Object Detection Categories
While the probability of each class is computed independently, the subclasses of each category are used to train the categorical classes they belong to. Because of this, objects can be detected as members of their categorical classes rather than their specific subclasses.

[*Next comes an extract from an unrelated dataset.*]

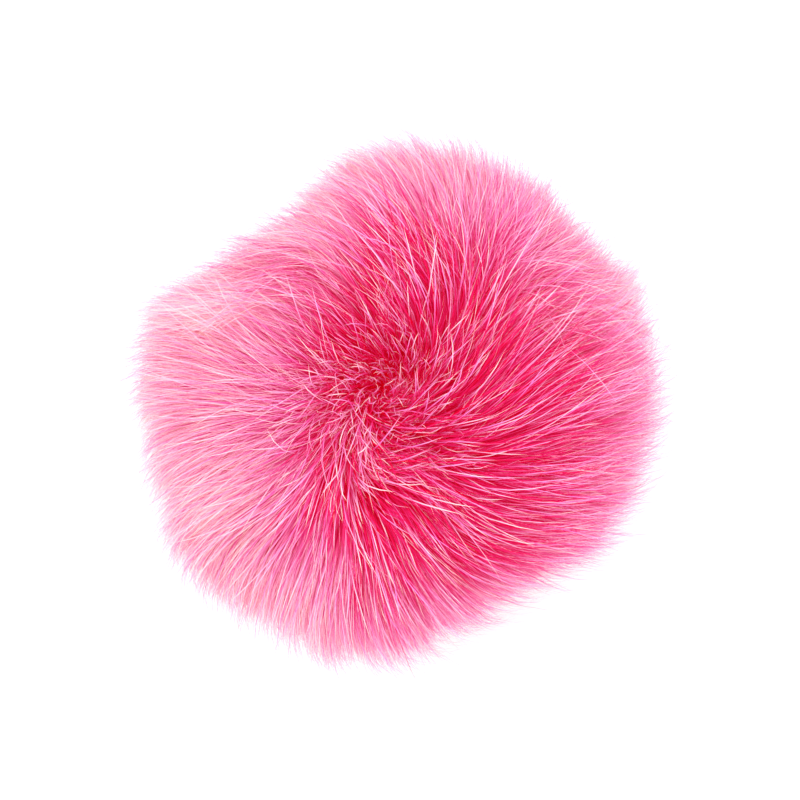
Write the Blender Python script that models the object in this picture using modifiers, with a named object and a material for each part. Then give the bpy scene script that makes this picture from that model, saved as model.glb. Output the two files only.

For example, a French horn will return a high probability that the object is in the french horn
, brass instrument
, and musical instrument
classes.
Category | Subclasses |
---|---|
Aircraft | airplane, helicopter, hot air balloon, parachute, rocket |
Car | car, taxi |
Vehicle | vehicle, bicycle, bus, car, motorcycle, taxi, train, truck |
Footwear | footwear, roller skate |
Headwear | headwear, fedora |
Musical Instrument | accordion, brass instrument, drum, flute, piano, string instrument |
Brass Instrument | french horn, saxophone, trombone, trumpet |
String Instrument | banjo, cello, harp, guitar, violin |
Food | food, apple, banana, berry, bread, broccoli, cake, carrot, cheese, citrus, coconut, dessert, donut, egg, fast food, grape, hamburger, hot dog, ice cream, pear, pizza, pumpkin, sandwich, sushi, tomato |
Berry | raspberry, strawberry |
Citrus | grapefruit, lemon, lime, orange |
Dessert | dessert, cake, donut, ice cream |
Fast food | fast food, french fries, hot dog, pizza, hamburger, sandwich |
Pumpkin | pumpkin, squash |
Drink | drink, hot drink, juice |
Hot Drink | tea, coffee (recognized when in a cup) |
Cooking Pan | frying pan, pressure cooker, slow cooker, waffle iron, wok |
Furniture | furniture, bed, chair, couch, shelves, storage cabinet, table |
Jug | jug, teapot |
Lamp | lamp, candle |
Screen | computer display, tablet, TV |
Sports ball | sports ball, football, rugby ball, tennis ball |
Toy | toy, doll, teddy bear |
Water Feature | fountain, swimming pool |
Animal | animal, alpaca, bear, big cat, bird, camel, cat, cow, crocodile, deer, dog, dolphin, elephant, fish, frog, giraffe, goldfish, hippopotamus, horse, jellyfish, kangaroo, panda, parrot, pig, polar bear, rabbit, reptile, rhinoceros, seal, sheep, shellfish, squirrel, turtle, water bird, whale, zebra |
Alpaca | alpaca, llama |
Big Cat | cheetah, jaguar, leopard, lion, lynx, tiger |
Bird | bird, parrot, water bird |
Crocodile | crocodile, alligator |
Deer | antelope, deer, moose |
Flower | flower, rose, sunflower |
Horse | donkey, horse, mule |
Insect | insect, butterfly |
Fish | fish, goldfish, manta ray, seahorse, squid |
Reptile | reptile, crocodile, turtle |
Seal | seal, sea lion, walrus |
Sheep | goat, sheep |
Shellfish | crab, lobster, oyster, shrimp, snail, starfish |
Turtle | sea turtle, tortoise |
Water Bird | duck, goose, swan |
Person Detection Model Card v0.4
Model Details
- Model last updated: 2024-02-29
- Model version: v0.4
- License: refer to the terms of service for Lightship.
Technical specifications
The object detection model returns a set of bounding boxes and reports the probability that the box is a person, a human hand, or a human face.
Intended use
Intended use cases
- Identifying people (more specifically, human hands or human faces) in an image.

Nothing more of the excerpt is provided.